Emit the entire listing verbatim.

— BEGIN —

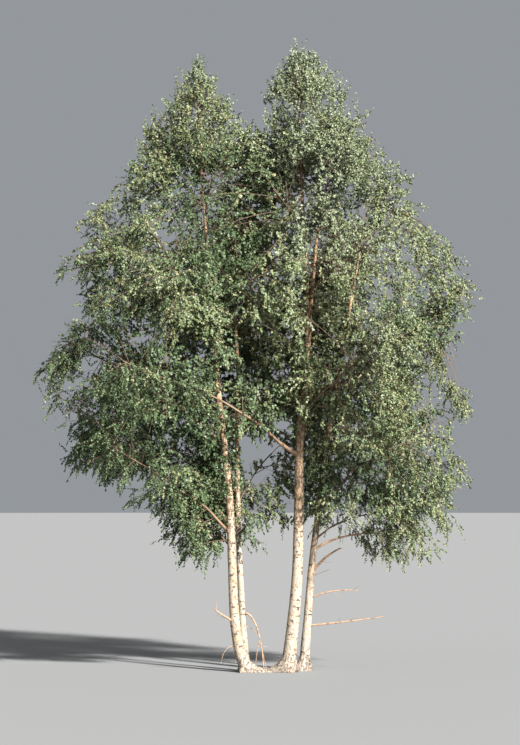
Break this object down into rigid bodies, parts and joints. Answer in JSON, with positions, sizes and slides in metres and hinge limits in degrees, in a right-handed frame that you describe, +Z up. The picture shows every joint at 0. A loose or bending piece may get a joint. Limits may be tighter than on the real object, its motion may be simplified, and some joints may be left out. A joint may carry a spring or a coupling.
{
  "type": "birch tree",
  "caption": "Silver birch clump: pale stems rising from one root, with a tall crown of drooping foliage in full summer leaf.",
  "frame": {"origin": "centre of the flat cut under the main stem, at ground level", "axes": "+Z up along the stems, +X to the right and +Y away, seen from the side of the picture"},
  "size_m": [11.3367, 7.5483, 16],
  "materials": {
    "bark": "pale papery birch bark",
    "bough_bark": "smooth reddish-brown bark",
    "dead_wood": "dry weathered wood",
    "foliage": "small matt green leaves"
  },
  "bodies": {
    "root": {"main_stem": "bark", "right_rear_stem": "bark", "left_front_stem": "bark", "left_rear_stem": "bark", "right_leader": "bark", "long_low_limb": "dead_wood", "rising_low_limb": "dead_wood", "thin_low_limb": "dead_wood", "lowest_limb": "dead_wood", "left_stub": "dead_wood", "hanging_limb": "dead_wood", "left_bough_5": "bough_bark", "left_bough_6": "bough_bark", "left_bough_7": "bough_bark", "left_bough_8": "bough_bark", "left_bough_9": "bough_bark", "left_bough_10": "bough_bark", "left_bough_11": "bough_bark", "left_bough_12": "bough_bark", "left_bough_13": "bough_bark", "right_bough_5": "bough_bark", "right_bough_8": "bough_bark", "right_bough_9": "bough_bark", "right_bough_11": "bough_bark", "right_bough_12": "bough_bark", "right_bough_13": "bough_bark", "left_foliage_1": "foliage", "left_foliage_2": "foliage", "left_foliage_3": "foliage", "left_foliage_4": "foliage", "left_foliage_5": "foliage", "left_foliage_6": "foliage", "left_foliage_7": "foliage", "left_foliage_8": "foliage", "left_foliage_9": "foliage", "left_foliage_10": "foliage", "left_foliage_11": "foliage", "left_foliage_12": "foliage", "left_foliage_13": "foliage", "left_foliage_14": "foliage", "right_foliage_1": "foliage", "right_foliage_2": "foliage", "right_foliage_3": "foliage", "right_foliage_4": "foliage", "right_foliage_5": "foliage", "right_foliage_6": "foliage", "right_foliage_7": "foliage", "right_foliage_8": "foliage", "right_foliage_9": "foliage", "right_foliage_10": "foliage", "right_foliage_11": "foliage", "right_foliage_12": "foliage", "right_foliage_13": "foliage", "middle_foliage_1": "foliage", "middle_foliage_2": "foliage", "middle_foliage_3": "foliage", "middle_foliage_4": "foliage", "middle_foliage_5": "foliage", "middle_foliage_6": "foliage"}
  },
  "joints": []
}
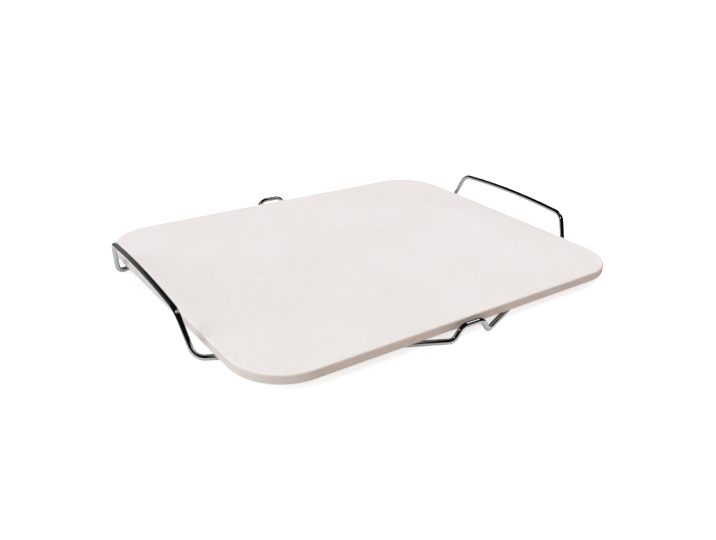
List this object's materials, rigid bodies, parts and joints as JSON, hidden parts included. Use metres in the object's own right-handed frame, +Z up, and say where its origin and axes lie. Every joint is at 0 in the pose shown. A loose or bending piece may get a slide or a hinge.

— END —

■ WRITTEN REPLY ■
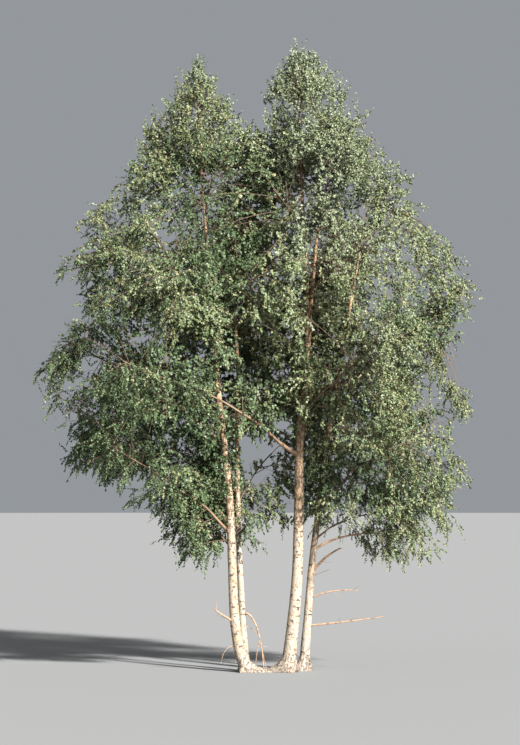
Break this object down into rigid bodies, parts and joints. Answer in JSON, with positions, sizes and slides in metres and hinge limits in degrees, in a right-handed frame that you describe, +Z up. The picture shows every joint at 0. A loose or bending piece may get a joint. Limits may be tighter than on the real object, its motion may be simplified, and some joints may be left out. A joint may carry a spring or a coupling.
{
  "type": "birch tree",
  "caption": "Silver birch clump: pale stems rising from one root, with a tall crown of drooping foliage in full summer leaf.",
  "frame": {"origin": "centre of the flat cut under the main stem, at ground level", "axes": "+Z up along the stems, +X to the right and +Y away, seen from the side of the picture"},
  "size_m": [11.3367, 7.5483, 16],
  "materials": {
    "bark": "pale papery birch bark",
    "bough_bark": "smooth reddish-brown bark",
    "dead_wood": "dry weathered wood",
    "foliage": "small matt green leaves"
  },
  "bodies": {
    "root": {"main_stem": "bark", "right_rear_stem": "bark", "left_front_stem": "bark", "left_rear_stem": "bark", "right_leader": "bark", "long_low_limb": "dead_wood", "rising_low_limb": "dead_wood", "thin_low_limb": "dead_wood", "lowest_limb": "dead_wood", "left_stub": "dead_wood", "hanging_limb": "dead_wood", "left_bough_5": "bough_bark", "left_bough_6": "bough_bark", "left_bough_7": "bough_bark", "left_bough_8": "bough_bark", "left_bough_9": "bough_bark", "left_bough_10": "bough_bark", "left_bough_11": "bough_bark", "left_bough_12": "bough_bark", "left_bough_13": "bough_bark", "right_bough_5": "bough_bark", "right_bough_8": "bough_bark", "right_bough_9": "bough_bark", "right_bough_11": "bough_bark", "right_bough_12": "bough_bark", "right_bough_13": "bough_bark", "left_foliage_1": "foliage", "left_foliage_2": "foliage", "left_foliage_3": "foliage", "left_foliage_4": "foliage", "left_foliage_5": "foliage", "left_foliage_6": "foliage", "left_foliage_7": "foliage", "left_foliage_8": "foliage", "left_foliage_9": "foliage", "left_foliage_10": "foliage", "left_foliage_11": "foliage", "left_foliage_12": "foliage", "left_foliage_13": "foliage", "left_foliage_14": "foliage", "right_foliage_1": "foliage", "right_foliage_2": "foliage", "right_foliage_3": "foliage", "right_foliage_4": "foliage", "right_foliage_5": "foliage", "right_foliage_6": "foliage", "right_foliage_7": "foliage", "right_foliage_8": "foliage", "right_foliage_9": "foliage", "right_foliage_10": "foliage", "right_foliage_11": "foliage", "right_foliage_12": "foliage", "right_foliage_13": "foliage", "middle_foliage_1": "foliage", "middle_foliage_2": "foliage", "middle_foliage_3": "foliage", "middle_foliage_4": "foliage", "middle_foliage_5": "foliage", "middle_foliage_6": "foliage"}
  },
  "joints": []
}
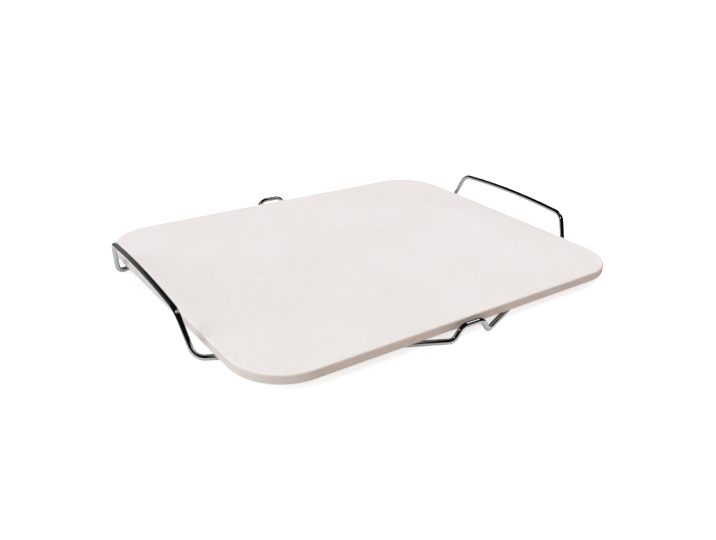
List this object's materials, rigid bodies, parts and joints as JSON, hidden parts included. Use metres in the object's own right-handed frame, +Z up, and say where its origin and axes lie. Every joint is at 0 in the pose shown. A loose or bending piece may get a slide or a hinge.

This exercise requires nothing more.